Correio braziliense, n. 19845, 22/09/2017. Política, p. 3.

 

Dodge tem a primeira baixa

Renato Souza

23/09/2017

 

 

A primeira semana de Raquel Dodge à frente do Ministério Público Federal chegou ao fim com uma baixa em sua equipe. O procurador da República Sidney Pessoa Madruga pediu exoneração após ser flagrado durante um encontro, em um restaurante de Brasília, com a advogada Fernanda Tórtima, que atuou na delação da JBS.

Sidney tinha sido nomeado na terça-feira para o cargo de coordenador do Grupo Executivo Nacional da Função Eleitoral (Genafe). Mas, com apenas três dias de trabalho na equipe de Raquel Dodge, ele se encontrou com a advogada que atuou na defesa dos executivos da empresa de carnes. A conversa entre o integrante do MPF e a advogada foi testemunhado por uma equipe de reportagem da Folha de S.Paulo, durante o horário do almoço, na Asa Sul.

Na conversa, de acordo com a reportagem, Sidney afirmou que a tendência da PGR seria abrir investigação contra o procurador Eduardo Pelella, ex-chefe de gabinete do ex-procurador-geral Rodrigo Janot. O diálogo ocorreu em um local mais reservado do restaurante. Eduardo foi o braço direito de Janot durante sua gestão à frente do Ministério Público. Ele atuou nos processos da Lava-Jato, inclusive nos acordos de colaboração fechados com os executivos Wesley e Joesley Batista.

As declarações de Sidney Pessoa abriram uma crise dentro da cúpula do MPF. Ao saber do caso, Eduardo Pelella enviou um ofício para o gabinete de Raquel Dodge.

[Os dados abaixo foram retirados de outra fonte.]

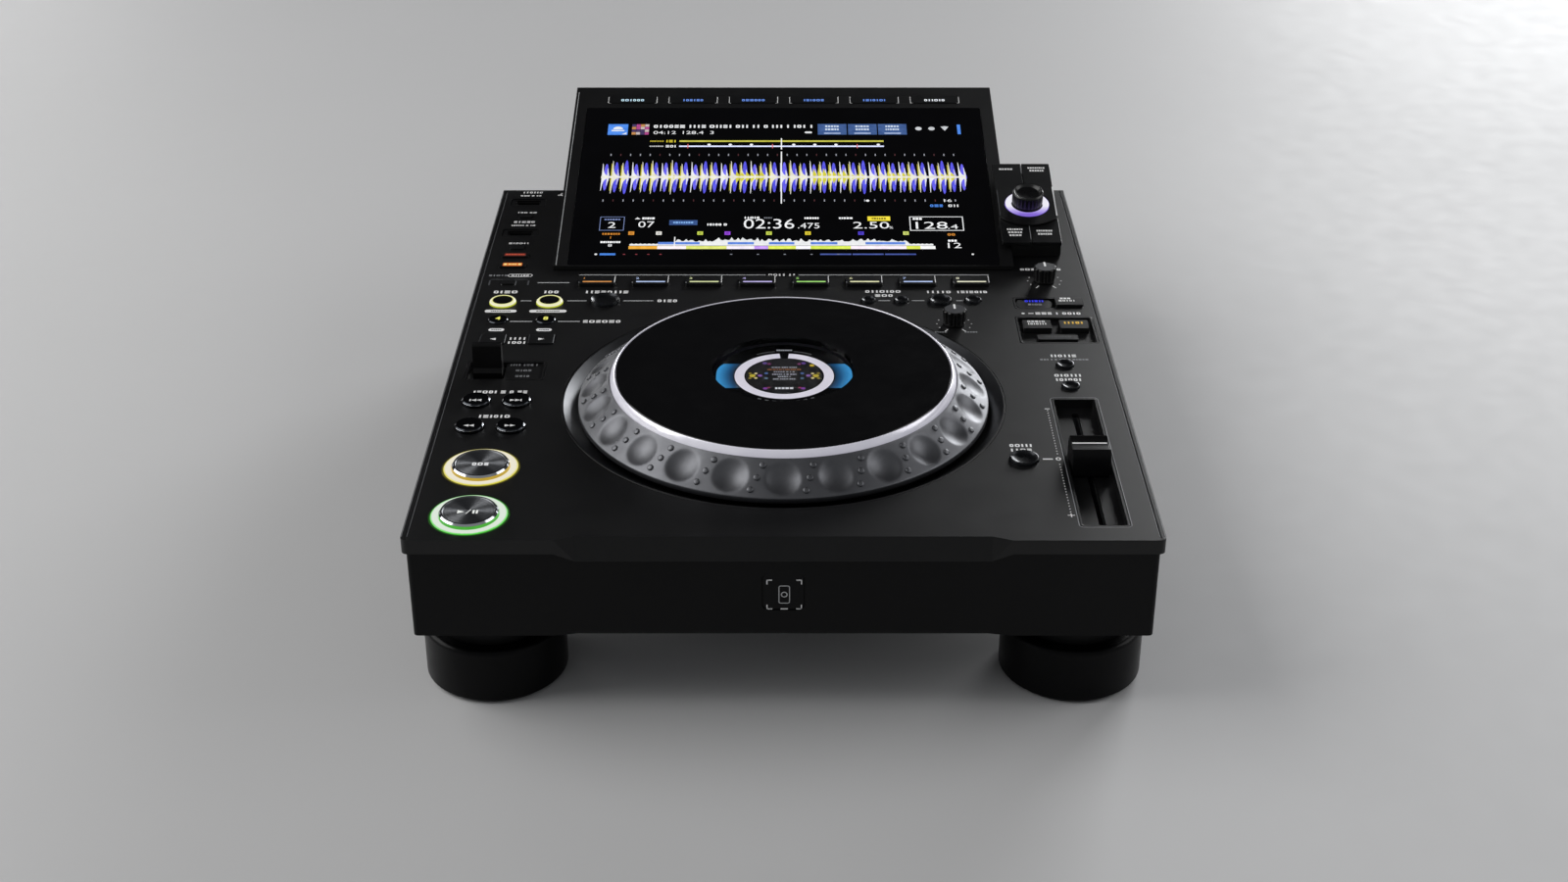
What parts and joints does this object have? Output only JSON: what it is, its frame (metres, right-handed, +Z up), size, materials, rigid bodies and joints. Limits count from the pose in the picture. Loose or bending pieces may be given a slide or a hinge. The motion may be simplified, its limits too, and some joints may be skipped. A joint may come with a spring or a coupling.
{
  "type": "tabletop media player",
  "caption": "Tabletop media player with jog wheel, tilted screen, performance keys, tempo fader and rubber feet.",
  "frame": {"origin": "middle of the footprint's bounding box, on the surface that the feet stand on", "axes": "+Z up; +Y from the player towards the screen; +X to the player's right"},
  "size_m": [0.329, 0.4616, 0.1306],
  "materials": {
    "deck_plastic": "fine satin charcoal",
    "case_plastic": "fine satin black",
    "black_steel": "satin black paint",
    "foot_rubber": "matt",
    "screw_steel": "zinc",
    "circuit_board": "solder mask",
    "supply_case": "plain",
    "socket_plastic": "satin",
    "light_guide": "milky, lit",
    "dark_glass": "polished",
    "display": "lit display",
    "key_plastic": "satin",
    "knob_plastic": "satin black",
    "well_plastic": "satin",
    "jog_grey": "satin metallic grey",
    "bright_band": "bright",
    "gloss_black": "polished",
    "lens": "clear, tinted",
    "dark_chrome": "dark bright",
    "spun_metal": "spun, dark"
  },
  "bodies": {
    "case": {"top_panel": "deck_plastic", "lower_case": "case_plastic", "bottom_cover": "black_steel", "rear_panel": "black_steel", "front_badge": "case_plastic", "feet": "foot_rubber", "foot_necks": "case_plastic", "screws": "screw_steel", "main_board": "circuit_board", "power_supply": "supply_case", "rear_sockets": "socket_plastic", "ac_inlet": "socket_plastic", "usb_ports": "socket_plastic", "control_trays": "socket_plastic", "fader_unit": "screw_steel", "light_rings": "light_guide", "screen_housing": "deck_plastic", "screen_glass": "dark_glass", "lcd_panel": "display", "pod_housing": "case_plastic", "jog_well": "well_plastic", "jog_post": "screw_steel", "jog_display": "display"},
    "jog_wheel": {"jog_ring": "jog_grey", "jog_band": "bright_band"},
    "jog_top": {"jog_plate": "gloss_black", "jog_lens": "lens"},
    "browse_shaft": {"browse_shaft": "screw_steel"},
    "browse_knob": {"browse_knob": "knob_plastic"},
    "jog_adjust_knob": {"jog_adjust_knob": "knob_plastic"},
    "vinyl_speed_knob": {"vinyl_speed_knob": "knob_plastic"},
    "tempo_slider": {"tempo_slider": "knob_plastic"},
    "direction_lever": {"direction_lever": "knob_plastic"},
    "cue_button": {"cue_button": "spun_metal"},
    "play_button": {"play_button": "spun_metal"},
    "loop_in_button": {"loop_in_button": "key_plastic"},
    "loop_out_button": {"loop_out_button": "key_plastic"},
    "reloop_button": {"reloop_button": "key_plastic"},
    "beat_loop_keys": {"beat_loop_keys": "key_plastic"},
    "beat_jump_back_key": {"beat_jump_back_key": "key_plastic"},
    "beat_jump_forward_key": {"beat_jump_forward_key": "key_plastic"},
    "track_back_button": {"track_back_button": "dark_chrome"},
    "track_forward_button": {"track_forward_button": "dark_chrome"},
    "search_back_button": {"search_back_button": "dark_chrome"},
    "search_forward_button": {"search_forward_button": "dark_chrome"},
    "left_mode_keys": {"left_mode_keys": "key_plastic"},
    "memory_keys": {"memory_keys": "key_plastic"},
    "tempo_keys": {"tempo_keys": "key_plastic"},
    "sync_keys": {"sync_keys": "key_plastic"},
    "hot_cue_1": {"hot_cue_1": "key_plastic"},
    "hot_cue_2": {"hot_cue_2": "key_plastic"},
    "hot_cue_3": {"hot_cue_3": "key_plastic"},
    "hot_cue_4": {"hot_cue_4": "key_plastic"},
    "hot_cue_5": {"hot_cue_5": "key_plastic"},
    "hot_cue_6": {"hot_cue_6": "key_plastic"},
    "hot_cue_7": {"hot_cue_7": "key_plastic"},
    "hot_cue_8": {"hot_cue_8": "key_plastic"},
    "menu_keys": {"menu_keys": "key_plastic"},
    "browse_keys": {"browse_keys": "key_plastic"},
    "power_switch": {"power_switch": "socket_plastic"}
  },
  "joints": [
    {"name": "jog_wheel_spin", "type": "hinge", "parent": "case", "child": "jog_wheel", "pos_m": [0, -0.09777, 0.095], "axis": [0, 0, 1], "continuous": true},
    {"name": "jog_top_press", "type": "slide", "parent": "jog_wheel", "child": "jog_top", "axis": [0, 0, -1], "range_m": [0, 0.0005], "stiffness_N_per_m": 3000, "springref_m": -0.0005},
    {"name": "browse_shaft_press", "type": "slide", "parent": "case", "child": "browse_shaft", "axis": [0, 0.2069, -0.9784], "range_m": [0, 0.0005], "stiffness_N_per_m": 600, "springref_m": -0.0005},
    {"name": "browse_knob_turn", "type": "hinge", "parent": "browse_shaft", "child": "browse_knob", "pos_m": [0.13575, 0.10143, 0.10321], "axis": [0, -0.2069, 0.9784], "continuous": true},
    {"name": "jog_adjust_knob_turn", "type": "hinge", "parent": "case", "child": "jog_adjust_knob", "pos_m": [0.0879, -0.01577, 0.095], "axis": [0, 0, -1], "range_deg": [-150, 150]},
    {"name": "vinyl_speed_knob_turn", "type": "hinge", "parent": "case", "child": "vinyl_speed_knob", "pos_m": [0.1399, 0.03753, 0.095], "axis": [0, 0, -1], "range_deg": [-150, 150]},
    {"name": "tempo_slide", "type": "slide", "parent": "case", "child": "tempo_slider", "axis": [0, 1, 0], "range_m": [-0.0475, 0.0475]},
    {"name": "direction_lever_tilt", "type": "hinge", "parent": "case", "child": "direction_lever", "pos_m": [-0.1453, -0.06917, 0.08], "axis": [-1, 0, 0], "range_deg": [-13, 13]},
    {"name": "cue_button_press", "type": "slide", "parent": "case", "child": "cue_button", "axis": [0, 0, -1], "range_m": [0, 0.0012], "stiffness_N_per_m": 600, "springref_m": -0.0005},
    {"name": "play_button_press", "type": "slide", "parent": "case", "child": "play_button", "axis": [0, 0, -1], "range_m": [0, 0.0012], "stiffness_N_per_m": 600, "springref_m": -0.0005},
    {"name": "loop_in_button_press", "type": "slide", "parent": "case", "child": "loop_in_button", "axis": [0, 0, -1], "range_m": [0, 0.0008], "stiffness_N_per_m": 300, "springref_m": -0.0005},
    {"name": "loop_out_button_press", "type": "slide", "parent": "case", "child": "loop_out_button", "axis": [0, 0, -1], "range_m": [0, 0.0008], "stiffness_N_per_m": 300, "springref_m": -0.0005},
    {"name": "reloop_button_press", "type": "slide", "parent": "case", "child": "reloop_button", "axis": [0, 0, -1], "range_m": [0, 0.0008], "stiffness_N_per_m": 300, "springref_m": -0.0005},
    {"name": "beat_loop_keys_press", "type": "slide", "parent": "case", "child": "beat_loop_keys", "axis": [0, 0, -1], "range_m": [0, 0.0008], "stiffness_N_per_m": 300, "springref_m": -0.0005},
    {"name": "beat_jump_back_key_press", "type": "slide", "parent": "case", "child": "beat_jump_back_key", "axis": [0, 0, -1], "range_m": [0, 0.0008], "stiffness_N_per_m": 300, "springref_m": -0.0005},
    {"name": "beat_jump_forward_key_press", "type": "slide", "parent": "case", "child": "beat_jump_forward_key", "axis": [0, 0, -1], "range_m": [0, 0.0008], "stiffness_N_per_m": 300, "springref_m": -0.0005},
    {"name": "track_back_button_press", "type": "slide", "parent": "case", "child": "track_back_button", "axis": [0, 0, -1], "range_m": [0, 0.0008], "stiffness_N_per_m": 300, "springref_m": -0.0005},
    {"name": "track_forward_button_press", "type": "slide", "parent": "case", "child": "track_forward_button", "axis": [0, 0, -1], "range_m": [0, 0.0008], "stiffness_N_per_m": 300, "springref_m": -0.0005},
    {"name": "search_back_button_press", "type": "slide", "parent": "case", "child": "search_back_button", "axis": [0, 0, -1], "range_m": [0, 0.0008], "stiffness_N_per_m": 300, "springref_m": -0.0005},
    {"name": "search_forward_button_press", "type": "slide", "parent": "case", "child": "search_forward_button", "axis": [0, 0, -1], "range_m": [0, 0.0008], "stiffness_N_per_m": 300, "springref_m": -0.0005},
    {"name": "left_mode_keys_press", "type": "slide", "parent": "case", "child": "left_mode_keys", "axis": [0, 0, -1], "range_m": [0, 0.0008], "stiffness_N_per_m": 300, "springref_m": -0.0005},
    {"name": "memory_keys_press", "type": "slide", "parent": "case", "child": "memory_keys", "axis": [0, 0, -1], "range_m": [0, 0.0008], "stiffness_N_per_m": 300, "springref_m": -0.0005},
    {"name": "tempo_keys_press", "type": "slide", "parent": "case", "child": "tempo_keys", "axis": [0, 0, -1], "range_m": [0, 0.0008], "stiffness_N_per_m": 300, "springref_m": -0.0005},
    {"name": "sync_keys_press", "type": "slide", "parent": "case", "child": "sync_keys", "axis": [0, 0, -1], "range_m": [0, 0.0008], "stiffness_N_per_m": 300, "springref_m": -0.0005},
    {"name": "hot_cue_1_press", "type": "slide", "parent": "case", "child": "hot_cue_1", "axis": [0, 0, -1], "range_m": [0, 0.0008], "stiffness_N_per_m": 300, "springref_m": -0.0005},
    {"name": "hot_cue_2_press", "type": "slide", "parent": "case", "child": "hot_cue_2", "axis": [0, 0, -1], "range_m": [0, 0.0008], "stiffness_N_per_m": 300, "springref_m": -0.0005},
    {"name": "hot_cue_3_press", "type": "slide", "parent": "case", "child": "hot_cue_3", "axis": [0, 0, -1], "range_m": [0, 0.0008], "stiffness_N_per_m": 300, "springref_m": -0.0005},
    {"name": "hot_cue_4_press", "type": "slide", "parent": "case", "child": "hot_cue_4", "axis": [0, 0, -1], "range_m": [0, 0.0008], "stiffness_N_per_m": 300, "springref_m": -0.0005},
    {"name": "hot_cue_5_press", "type": "slide", "parent": "case", "child": "hot_cue_5", "axis": [0, 0, -1], "range_m": [0, 0.0008], "stiffness_N_per_m": 300, "springref_m": -0.0005},
    {"name": "hot_cue_6_press", "type": "slide", "parent": "case", "child": "hot_cue_6", "axis": [0, 0, -1], "range_m": [0, 0.0008], "stiffness_N_per_m": 300, "springref_m": -0.0005},
    {"name": "hot_cue_7_press", "type": "slide", "parent": "case", "child": "hot_cue_7", "axis": [0, 0, -1], "range_m": [0, 0.0008], "stiffness_N_per_m": 300, "springref_m": -0.0005},
    {"name": "hot_cue_8_press", "type": "slide", "parent": "case", "child": "hot_cue_8", "axis": [0, 0, -1], "range_m": [0, 0.0008], "stiffness_N_per_m": 300, "springref_m": -0.0005},
    {"name": "menu_keys_press", "type": "slide", "parent": "case", "child": "menu_keys", "axis": [0, 0.2069, -0.9784], "range_m": [0, 0.0005], "stiffness_N_per_m": 300, "springref_m": -0.0005},
    {"name": "browse_keys_press", "type": "slide", "parent": "case", "child": "browse_keys", "axis": [0, 0.2069, -0.9784], "range_m": [0, 0.0005], "stiffness_N_per_m": 300, "springref_m": -0.0005},
    {"name": "power_switch_press", "type": "slide", "parent": "case", "child": "power_switch", "axis": [0, -1, 0], "range_m": [0, 0.002], "stiffness_N_per_m": 400, "springref_m": -0.0005}
  ]
}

No documento, ele diz estar disponível para esclarecimentos referentes ao trabalho que desenvolveu na gestão anterior. “Informo a Vossa Excelência que, a exemplo do que ocorreu durante todo o período de transição, estou à disposição para qualquer esclarecimento que se entenda necessário.”

Ao assumir o cargo, Raquel Dodge deixou apenas dois nomes que já estavam na força-tarefa da operação Lava-Jato em Brasília. Outros cinco procuradores que integravam a gestão de Rodrigo Janot vão permanecer no grupo de trabalho por 30 dias, para realizar a transição. Durante esse período, eles vão repassar às novas equipes documentos, gravações e relatórios apresentados por delatores e pelas empresas envolvidas no esquema de corrupção que atingiu a Petrobras. Raquel já teve acesso aos documentos, assim como integrantes de sua equipe. No entanto, devido à quantidade de dados físicos e virtuais, apenas uma pequena parte do conteúdo foi analisada pelos novos integrantes da operação no Distrito Federal.

Gravações

Em um áudio em que Joesley Batista conversa com o executivo Ricardo Saud, também da JBS, o nome de Fernanda é citado. De acordo com Joesley, ele avisou para Fernanda que apresentaria em seu acordo de delação o envolvimento de integrantes do Supremo Tribunal Federal (STF) em esquemas de corrupção. “A advogada surtou. Disse que implicaria os amigos dela”, afirmou Joesley. Ele não sabia que o aparelho de gravação estava ligado quando fez as declarações.

Na mesma conversa em que Fernanda é citada, Joesley fala em “usar o procurador Marcelo Miller para chega até Janot”. O caso levou à prisão de Joesley Batista e de Ricardo Saud, acusados de omitir informações em depoimentos prestados ao Ministério Público. A prisão foi decretada pelo ministro Edson Fachin, relator da operação Lava-Jato no STF.

Em nota publicada no fim da tarde de ontem, a PGR afirmou que o procurador Sidney Pessoa “não atua em matéria criminal e não teve acesso a nenhuma investigação ou ação penal conduzidas pela atual equipe do Grupo de Trabalho da Lava-Jato, em Brasília”. Procurada pelo Correio, em seu escritório, Fernanda Tórtima não retornou as ligações.

Gilmar mantém
irmãos na cadeia

O ministro Gilmar Mendes, do Supremo Tribunal Federal (STF), negou ontem dois pedidos de liberdade e manteve presos os irmãos Joesley e Wesley Batista, sócios da J&F. Gilmar é o relator do caso. Joesley e Wesley foram presos no início do mês e protocolaram o habeas corpus no Supremo após terem pedidos de liberdade negados pelo Superior Tribunal de Justiça (STJ), na quinta-feira. Em várias ocasiões, Gilmar Mendes criticou o acordo de delação premiada firmado entre os irmãos Batista e a Procuradoria-Geral da República (PGR), assinado em maio no âmbito da Operação Lava-Jato. Na decisão, Gilmar entendeu haver risco de novos crimes e não considerou a medida desproporcional.